There has been an increased use of the internet and social media to advertise alcoholic beverages, betting, gaming, lotteries, and prize competitions. The bill proposes an excise duty of 15 percent on fees charged for internet and social media advertisements relating to alcoholic beverages, betting, gaming, lotteries, and prize competitions.

The bill targets increasing excise duty from 15 percent to 20 percent on fees charged for money transfer services offered by banks, money transfer agencies, other financial service providers, and cellular phone service providers.

“At what cost? Most people who are trying to get employment—Uber drivers, digital creators—are not going to make it,” said Ms. Gichengo.

Economists warn that whereas the proposal is to introduce the tax via an amendment to the Income Tax Act, the motor vehicle tax itself falls short of what ideally makes it eligible for classification as an income tax.

The bill also proposes to subject to withholding tax all payments made to a resident person with respect to management or professional fees or with respect to a contractual fee without any regard to the gross amount payable.

Implying that all payments for management, professional, or contractual fees shall be subject to withholding tax.

However, this is likely to increase the compliance burden for taxpayers, especially those who make numerous small payments below the current threshold.

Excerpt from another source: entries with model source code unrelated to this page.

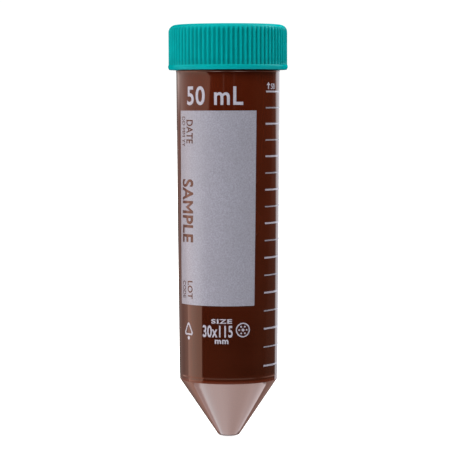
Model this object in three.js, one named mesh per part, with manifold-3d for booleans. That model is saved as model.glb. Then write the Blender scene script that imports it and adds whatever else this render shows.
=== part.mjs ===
// Conical-bottom screw-cap centrifuge tube, 50 mL, with its cap screwed home.
// Millimetres, +Z up along the tube's axis, origin at the centre of the small
// flat on the tip. The writing panel is on the -Y side. Azimuths are measured
// from -Y towards +X, counter-clockwise seen from above.
import * as THREE from 'three';
import { mergeVertices } from 'three/addons/utils/BufferGeometryUtils.js';
import Module from 'manifold-3d';

const wasm = await Module();
wasm.setup();

const { mapLinear } = THREE.MathUtils;
const DEG = Math.PI / 180;
const TURN = 2 * Math.PI;

// ---- driving dimensions ---------------------------------------------------

// outside of the tube
const TIP_FLAT_R = 2.4;
const CONE_R0 = 2.81;          // cone radius carried down to z = 0
const CONE_SLOPE = 0.6726;     // radius gained per mm of height, 33.9 degree half angle
const SHOULDER_Z = 16.25;      // cone meets the shoulder
const STEP_Z = 17.85;          // small step above the shoulder
const WALL_R_BOTTOM = 13.93;   // at the step
const WALL_MID_Z = 60;
const WALL_R_MID = 14.34;
const WALL_TOP_Z = 103.3;
const WALL_R_TOP = 14.60;      // under the collar
const COLLAR_R = 14.80;
const COLLAR_TOP_Z = 104.15;
const NECK_R = 14.35;          // thread root
const RIM_Z = 115.1;           // open end of the tube

// hollow of the tube
const BORE_BOTTOM_Z = 1.25;
const BORE_TIP_R = 1.45;
const BORE_CONE_TOP_Z = 15.95;
const BORE_R_BOTTOM = 12.18;
const BORE_R_TOP = 13.46;      // from the collar to the rim
const RIM_BORE_R = BORE_R_TOP + 0.15;

// screw threads, right hand, single start; each z is mid-ridge at its lower end
const PITCH = 3.4;
const TUBE_THREAD_CREST_R = 15.35;
const TUBE_THREAD_Z = 106.6;
const TUBE_THREAD_TURNS = 1.6;
const TUBE_THREAD_BURIED = 0.35;   // depth of the ridge's foot inside the neck
const CAP_THREAD_CREST_R = 14.62;
const CAP_THREAD_Z = 105.6;
const CAP_THREAD_TURNS = 1.5;
const CAP_THREAD_BURIED = 0.3;     // depth of the ridge's foot inside the skirt
const RIDGE_ROOT_W = 1.45;         // axial width at the wall
const RIDGE_CREST_W = 0.65;        // axial width at the crest
const RUN_OUT_TURNS = 0.09;        // length of each end that sinks into the wall
const RUN_OUT_SINK = 0.35;         // share of the buried depth the crest sinks to

// cap
const CAP_BOTTOM_Z = 104.35;
const CAP_TOP_Z = 117.1;
const FLANGE_R = 17.0;
const FLANGE_TOP_Z = 105.65;
const RIB_COUNT = 78;
const RIB_CREST_R = 16.83;
const RIB_VALLEY_R = 16.38;
const RIB_TOP_Z = 114.6;       // where the top edge starts to round over
const ROUNDED_R = RIB_CREST_R - 1.25;   // where the ribs have faded out
const TOP_FLAT_R = 14.5;
const CAP_BORE_R = 15.65;
const CAP_MOUTH_R = CAP_BORE_R + 0.25;
const DECK_UNDERSIDE_Z = 115.6;

// seal ring under the cap's deck, entering the tube's bore
const SEAL_OUTER_R = 13.36;
const SEAL_INNER_R = 12.4;
const SEAL_BOTTOM_Z = 112.6;
const SEAL_TOP_Z = 115.55;

// printed layers; spans are [start, end] azimuths in degrees
const INK_GAP = 0.02;
const INK_THICK = 0.06;
const PANEL_Z = [38.15, 93.0];
const PANEL_SPAN_LOW = [-68.4, 31.6];
const PANEL_SPAN_HIGH = [-65.3, 33.8];
const MARK_Z = [               // middle of each mark, from 45 mL down to 5 mL
  98.24, 93.71, 89.22, 84.69, 80.12, 75.44, 70.73, 65.99, 61.32,
  56.46, 51.61, 46.68, 41.77, 36.66, 31.60, 26.42, 21.09,
];
const MARK_FIRST_ML = 45;
const MARK_STEP_ML = 2.5;
const TOP_MARK_START = 47.3;
const BOTTOM_MARK_START = 45.0;
const MAJOR_MARK = { end: 112, width: 0.50 };
const MINOR_MARK = { end: 98, width: 0.38 };

// facets per turn
const N_WALL = 72;
const N_BORE = 54;
const N_THREAD = 54;
const N_RING = 54;

const WELD_DISTANCE = 1e-5;
const CUT_OVERSHOOT = 2;       // how far a cutting solid reaches past an open end

const FINISHES = {
  tube: { color: 0x4a1d12, roughness: 0.28 },
  cap: { color: 0x00a8a4, roughness: 0.42 },
  seal: { color: 0x00a09c, roughness: 0.45 },
  panel: { color: 0xb7b4bf, roughness: 0.6 },
  mark: { color: 0xc4bfc6, roughness: 0.6 },
};

// ---- mesh helpers ---------------------------------------------------------

const pointAt = (azimuth, radius, z) => [
  radius * Math.sin(azimuth),
  -radius * Math.cos(azimuth),
  z,
];

// Vertex indices of the two triangles of a quad, split from its first corner.
const quad = (a, b, c, d) => [a, b, c, a, c, d];

function signedVolume(position, triangles) {
  return triangles.reduce((sum, triangle) => {
    const [a, b, c] = triangle.map((i) => new THREE.Vector3().fromBufferAttribute(position, i));
    return sum + a.dot(b.cross(c));
  }, 0);
}

// Merges coincident vertices, drops collapsed triangles and faces the rest outwards.
function weld(geometry) {
  const welded = mergeVertices(geometry, WELD_DISTANCE);
  const { index } = welded;
  const triangles = [];
  for (let i = 0; i < index.count; i += 3) {
    const triangle = [index.getX(i), index.getX(i + 1), index.getX(i + 2)];
    if (new Set(triangle).size === 3) triangles.push(triangle);
  }
  if (signedVolume(welded.attributes.position, triangles) < 0) {
    triangles.forEach((triangle) => triangle.reverse());
  }
  welded.setIndex(triangles.flat());
  return welded;
}

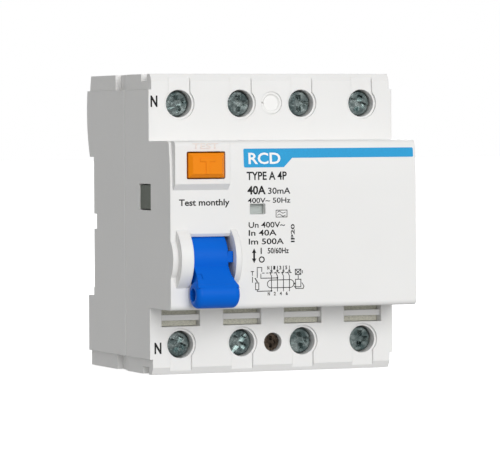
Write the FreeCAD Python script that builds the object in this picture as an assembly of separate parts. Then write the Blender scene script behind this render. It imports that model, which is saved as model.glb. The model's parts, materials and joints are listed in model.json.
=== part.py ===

The bill proposes to exclude a number of products from excise duty where the products originate from East Africa Community Partner States that meet the East African Community Rules of Origin:

The products include imported cartons, boxes, and cases of corrugated paper or paper board; imported folding cartons, boxes, and cases of non-corrugated paper or paper board; imported skillets; and free-hinge lid packets.

Other products include imported eggs, onions, potatoes, potato crisps, and potato chips.

It also proposes to exclude imported cement clinkers from excise duty and introduce excise duty on all articles of plastic. Previously, only imported articles of plastic were subject to excise duty.